### Given records

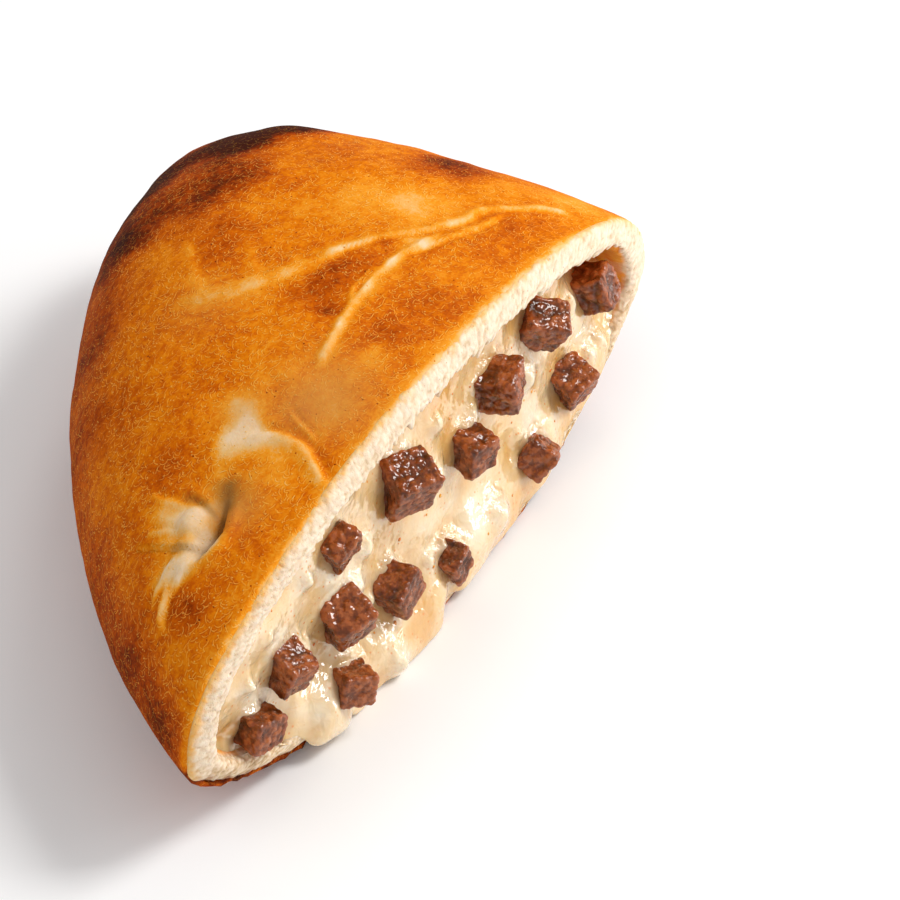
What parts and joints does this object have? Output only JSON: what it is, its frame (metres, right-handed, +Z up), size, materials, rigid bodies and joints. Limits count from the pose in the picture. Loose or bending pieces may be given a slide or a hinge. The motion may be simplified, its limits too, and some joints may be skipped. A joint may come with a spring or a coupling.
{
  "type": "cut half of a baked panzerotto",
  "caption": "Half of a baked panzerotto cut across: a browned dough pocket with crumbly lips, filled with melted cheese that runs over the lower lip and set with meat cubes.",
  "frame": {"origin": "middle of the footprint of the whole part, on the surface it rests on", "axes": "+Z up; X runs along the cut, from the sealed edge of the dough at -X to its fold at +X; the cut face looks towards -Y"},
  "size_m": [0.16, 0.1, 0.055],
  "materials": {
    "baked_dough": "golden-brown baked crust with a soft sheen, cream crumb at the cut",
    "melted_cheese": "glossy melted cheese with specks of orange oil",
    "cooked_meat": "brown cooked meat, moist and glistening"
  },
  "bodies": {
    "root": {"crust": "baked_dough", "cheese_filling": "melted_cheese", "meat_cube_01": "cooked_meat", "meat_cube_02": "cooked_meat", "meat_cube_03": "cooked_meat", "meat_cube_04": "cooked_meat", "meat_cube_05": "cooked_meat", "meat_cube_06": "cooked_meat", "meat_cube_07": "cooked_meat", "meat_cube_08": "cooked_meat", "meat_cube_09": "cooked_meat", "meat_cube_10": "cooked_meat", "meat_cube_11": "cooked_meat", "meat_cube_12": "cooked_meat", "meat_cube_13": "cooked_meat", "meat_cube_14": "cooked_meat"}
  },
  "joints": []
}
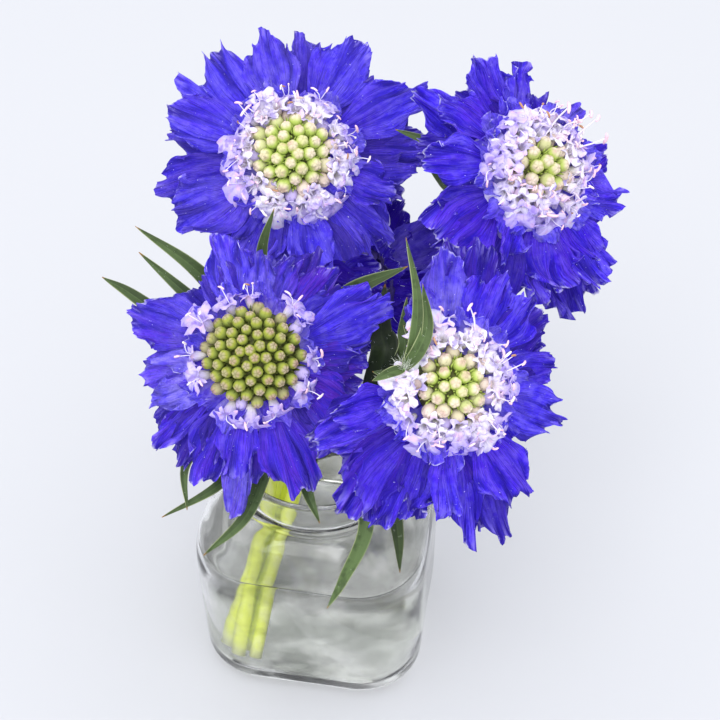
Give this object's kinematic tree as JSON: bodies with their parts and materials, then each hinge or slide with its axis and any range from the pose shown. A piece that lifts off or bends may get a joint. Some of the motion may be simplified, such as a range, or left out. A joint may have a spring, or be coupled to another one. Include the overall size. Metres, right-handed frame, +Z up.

######

# [What you need to do]
Return every record above exactly as it appears.

# [Answer to the problem]
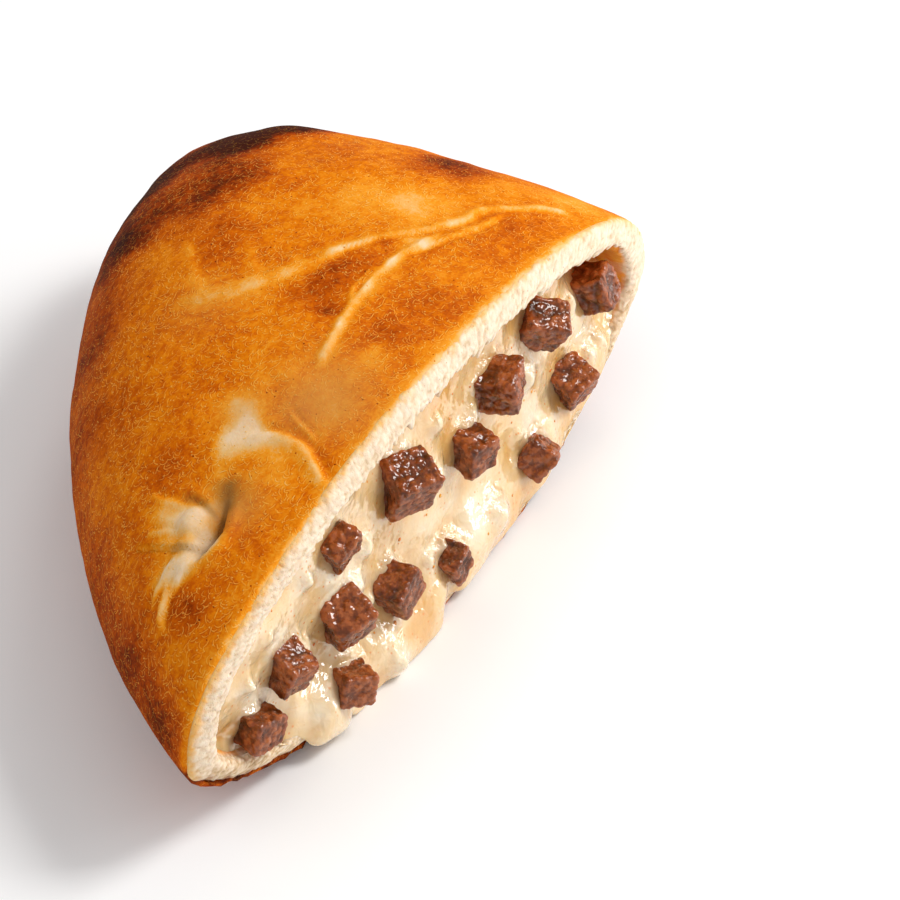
What parts and joints does this object have? Output only JSON: what it is, its frame (metres, right-handed, +Z up), size, materials, rigid bodies and joints. Limits count from the pose in the picture. Loose or bending pieces may be given a slide or a hinge. The motion may be simplified, its limits too, and some joints may be skipped. A joint may come with a spring or a coupling.
{
  "type": "cut half of a baked panzerotto",
  "caption": "Half of a baked panzerotto cut across: a browned dough pocket with crumbly lips, filled with melted cheese that runs over the lower lip and set with meat cubes.",
  "frame": {"origin": "middle of the footprint of the whole part, on the surface it rests on", "axes": "+Z up; X runs along the cut, from the sealed edge of the dough at -X to its fold at +X; the cut face looks towards -Y"},
  "size_m": [0.16, 0.1, 0.055],
  "materials": {
    "baked_dough": "golden-brown baked crust with a soft sheen, cream crumb at the cut",
    "melted_cheese": "glossy melted cheese with specks of orange oil",
    "cooked_meat": "brown cooked meat, moist and glistening"
  },
  "bodies": {
    "root": {"crust": "baked_dough", "cheese_filling": "melted_cheese", "meat_cube_01": "cooked_meat", "meat_cube_02": "cooked_meat", "meat_cube_03": "cooked_meat", "meat_cube_04": "cooked_meat", "meat_cube_05": "cooked_meat", "meat_cube_06": "cooked_meat", "meat_cube_07": "cooked_meat", "meat_cube_08": "cooked_meat", "meat_cube_09": "cooked_meat", "meat_cube_10": "cooked_meat", "meat_cube_11": "cooked_meat", "meat_cube_12": "cooked_meat", "meat_cube_13": "cooked_meat", "meat_cube_14": "cooked_meat"}
  },
  "joints": []
}
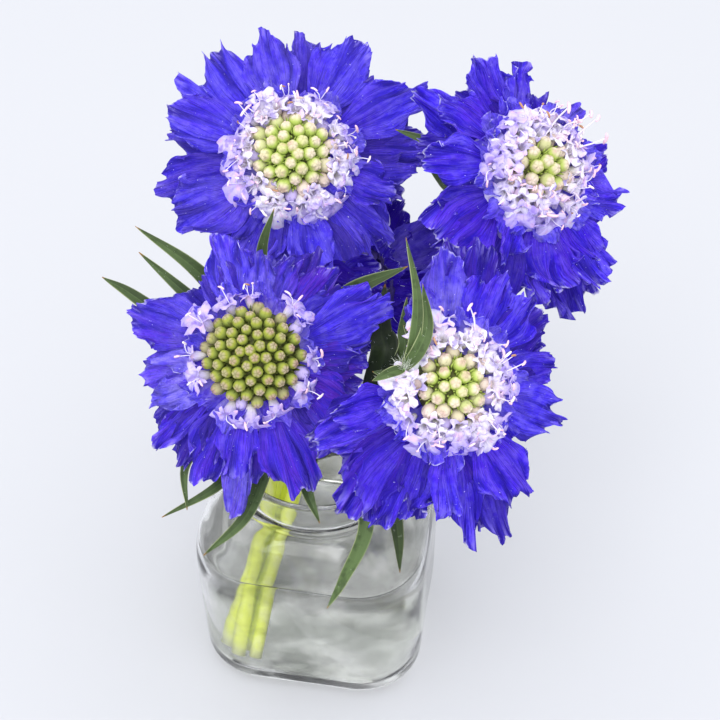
Give this object's kinematic tree as JSON: bodies with their parts and materials, then each hinge or slide with its axis and any range from the pose shown. A piece that lifts off or bends may get a joint. Some of the motion may be simplified, such as a range, or left out. A joint may have a spring, or be coupled to another one. Include the overall size. Metres, right-handed frame, +Z up.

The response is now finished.